J.B. must be one of the few NDE survivors that, when asked if she had any difficulty in expressing what he experienced with words, answered that none at all. J.B.’s articulate explanation stands in contrast to simpler interpretations, suggesting that the nature of the encounter is less about what they met in the interphase and more about how they interpret the experience upon returning to life.
Among the presented definitions—that God is a pervasive vibration, that God is Love, and that God is everything with us as indivisible parts —the latter is the only one against which I lack logical arguments. The inclusivity of individuals like Ted Budny, Hitler, or Vladimir Putin as parts of God alongside figures like Mahatma Gandhi, Desmond Tutu, or Willy Brandt seems quite peculiar.
Personally, I lean toward the hermetic view of the Universe as an expression of a supreme mind. This aligns with the theory that information constitutes the essence of the spiritual realm. If matter originates from the information processed by a universal mind, then our current material reality may not truly represent the universe’s nature. Instead, its genuine nature lies in the spiritual world from which it emerged and the spiritual realm where we culminate at the end of our lifetimes.
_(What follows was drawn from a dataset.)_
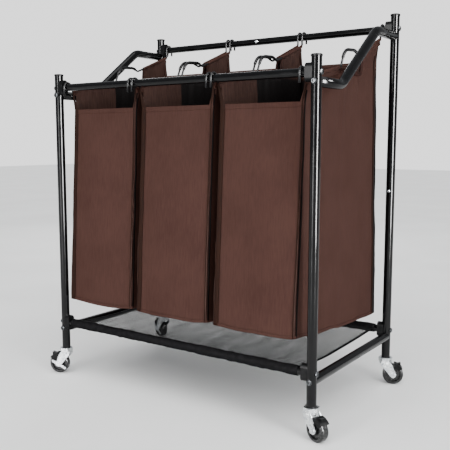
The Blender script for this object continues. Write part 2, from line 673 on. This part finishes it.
def mesh_shelf():
    """The net shelf, gathered onto the two bottom rails and a little slack between them."""
    low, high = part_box("shelf_mesh")
    front, back = centre("front_bottom_rail_left"), centre("back_bottom_rail_left")
    middle, half = (low.x + high.x) / 2, (high.x - low.x) / 2
    hem_lift = 1.6 * MM
    nx, ny = 150, 60

    def sag(x, y):
        """Height of the net at a place."""
        u, v = 2 * (x - low.x) / (high.x - low.x) - 1, 2 * (y - front.y) / (back.y - front.y) - 1
        slack = 7 * (1 - v * v) * (0.75 + 0.25 * (1 - u * u))
        edge = min(abs(y - front.y), abs(y - back.y))
        gather = 4.5 * math.exp(-edge / 0.05) * noise.noise(Vector((x / 0.02, v * 1.5, 1.5)))
        soft = 4.5 * noise.noise(Vector((x / 0.06, y / 0.11, 4.2))) * (1 - v ** 4)
        return front.z - (slack - gather - soft) * MM

    def reach(v):
        """Half length of the net, whose free ends draw in between the rails."""
        return half - 2 * MM * (1 - v * v)

    points = []
    for j in range(ny + 1):
        v = 2 * j / ny - 1
        y = front.y + (back.y - front.y) * j / ny
        lift = hem_lift if abs(v) > 0.97 else 0.0
        for i in range(nx + 1):
            x = middle + (2 * i / nx - 1) * reach(v)
            points.append(Vector((x, y, sag(x, y) + lift)))
    n = nx + 1
    corners = [j * n + i for j in range(ny) for i in range(nx)]
    faces = [(a, a + 1, a + n + 1, a + n) for a in corners]
    net = piece("shelf_net", points, faces, FINISHES["mesh_black"], "frame", "mesh_black")
    for label, rail in (("front", front), ("back", back)):
        xs = [low.x + (high.x - low.x) * i / 200 for i in range(201)]
        line = [Vector((x, rail.y, rail.z)) for x in xs]
        fat = [(9.6 + 1.5 * noise.noise(Vector((x / 0.012, rail.y, 3.3)))) * MM for x in xs]
        hem = swept(line, lambda i, fat=fat: oval(fat[i], fat[i], 24), (0, 1, 0))
        piece(f"shelf_{label}_hem", *hem, NET_TAPE, "frame", "mesh_black")
    for label, way in (("left", -1), ("right", 1)):
        line = []
        for j in range(4, ny - 3):
            v = 2 * j / ny - 1
            y = front.y + (back.y - front.y) * j / ny
            x = middle + way * (reach(v) - 2 * MM)
            line.append(Vector((x, y, sag(x, y))))
        tape = swept(line, lambda i: oval(4 * MM, 0.9 * MM, 10), (1, 0, 0))
        piece(f"shelf_{label}_tape", *tape, NET_TAPE, "frame", "mesh_black")
    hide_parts("shelf_mesh")
    return net


# ---------------------------------------------------------------- frame and stage

def dress_frame():
    """Gives every CAD node its finish."""
    for part in frame["record"]["subparts"]:
        node = frame["nodes"][part["node"]]
        node.data.materials.clear()
        finish = FINISHES[part["material_slot"]]
        node.data.materials.append(BOLT_STEEL if part["node"] == "frame_bolts" else finish)


def softbox(name, place, aim, size, power, gloss_only=False):
    """An area light that faces aim. One for gloss only draws highlights and lights nothing matt."""
    light = bpy.data.lights.new(name, "AREA")
    light.shape, light.energy = "RECTANGLE", power
    light.size, light.size_y = size
    made = bpy.data.objects.new(name, light)
    made.location = place
    made.visible_camera, made.visible_diffuse = False, not gloss_only
    made.rotation_euler = (Vector(aim) - Vector(place)).to_track_quat("-Z", "Y").to_euler()
    bpy.context.scene.collection.objects.link(made)


def studio():
    """Pale floor, soft light and white surroundings. Only the camera sees them at full brightness."""
    mesh = bpy.data.meshes.new("floor")
    far = 12
    corners = [(-far, -far, 0), (far, -far, 0), (far, far, 0), (-far, far, 0)]
    mesh.from_pydata(corners, [], [(0, 1, 2, 3)])
    floor = bpy.data.objects.new("floor", mesh)
    bpy.context.scene.collection.objects.link(floor)
    f = Finish("pale_floor", Specular_IOR_Level=0.1)
    f.feed("Base Color", f.tint(f.between(f.cloudy(400), 0, 1), "f6f6f5", "fbfbfa"))
    f.feed("Roughness", f.between(f.cloudy(50), 0.8, 0.9))
    mesh.materials.append(f.material)
    world = bpy.data.worlds.new("studio")
    bpy.context.scene.world = world
    world.use_nodes = True
    nodes, links = world.node_tree.nodes, world.node_tree.links
    dim = nodes["Background"]
    dim.inputs[0].default_value = (0.93, 0.96, 1, 1)
    dim.inputs[1].default_value = 0.45
    bright = nodes.new("ShaderNodeBackground")
    bright.inputs[0].default_value = (1, 1, 1, 1)
    bright.inputs[1].default_value = 1.75
    mix, seen = nodes.new("ShaderNodeMixShader"), nodes.new("ShaderNodeLightPath")
    links.new(seen.outputs["Is Camera Ray"], mix.inputs[0])
    links.new(dim.outputs[0], mix.inputs[1])
    links.new(bright.outputs[0], mix.inputs[2])
    links.new(mix.outputs[0], nodes["World Output"].inputs[0])
    softbox("key", (2.2, -0.85, 0.8), (0.2, 0, 0.5), (0.55, 1.5), 30)
    softbox("fill", (-0.15, -2.3, 0.8), (0.2, 0, 0.5), (0.5, 1.5), 24)
    softbox("key_gloss", (2.2, -0.8, 0.8), (0.2, 0, 0.5), (0.5, 1.5), 330, True)
    softbox("fill_gloss", (-0.15, -2.3, 0.8), (0.2, 0, 0.5), (0.45, 1.5), 280, True)
    softbox("handle_gloss", (2.4, 0.35, 1.9), (0.36, 0, 0.75), (0.7, 0.7), 120, True)
    softbox("back", (-1.8, 2.2, 1.2), (0, 0, 0.4), (0.9, 1.4), 14)
    sky = bpy.data.lights.new("sky", "SUN")
    sky.energy, sky.angle = 3.1, math.radians(70)
    overhead = bpy.data.objects.new("sky", sky)
    overhead.rotation_euler = (math.radians(24), math.radians(14), 0)
    bpy.context.scene.collection.objects.link(overhead)


def camera():
    """The view from the front right, a little above."""
    data = bpy.data.cameras.new("camera")
    data.lens, data.sensor_width = 55.1, 36
    data.clip_start, data.clip_end = 0.05, 60
    made = bpy.data.objects.new("camera", data)
    middle = (cad_box[0] + cad_box[1]) / 2
    made.location = (middle.x + 0.893, middle.y - 1.278, 0.548)
    yaw, down = math.radians(34.71), math.radians(6.9)
    made.rotation_euler = (math.pi / 2 - down, 0, yaw)
    bpy.context.scene.collection.objects.link(made)
    bpy.context.scene.camera = made


dress_frame()
for side in ("left", "right"):
    side_handle(side + "_side_handle")
for number, name in enumerate(BAGS):
    hanger_wires(name)
    cloth_bag(name, number + 1)
mesh_shelf()
studio()
camera()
Now, contemplate the hermetic teaching asserting that, thanks to our mental creative capacities, we are all little gods. M. Vopson’s theory of information posits that what we create in our minds, the composed information, is a substance with its own weight — a form of matter so ethereal that measuring it may be decades or even centuries away from beind achievable. Each of us fabricates a distinct world in our minds, a world that, by virtue of our creativity, is undeniably real. Could this be evidence that our creative prowess bestows upon us the status of little gods?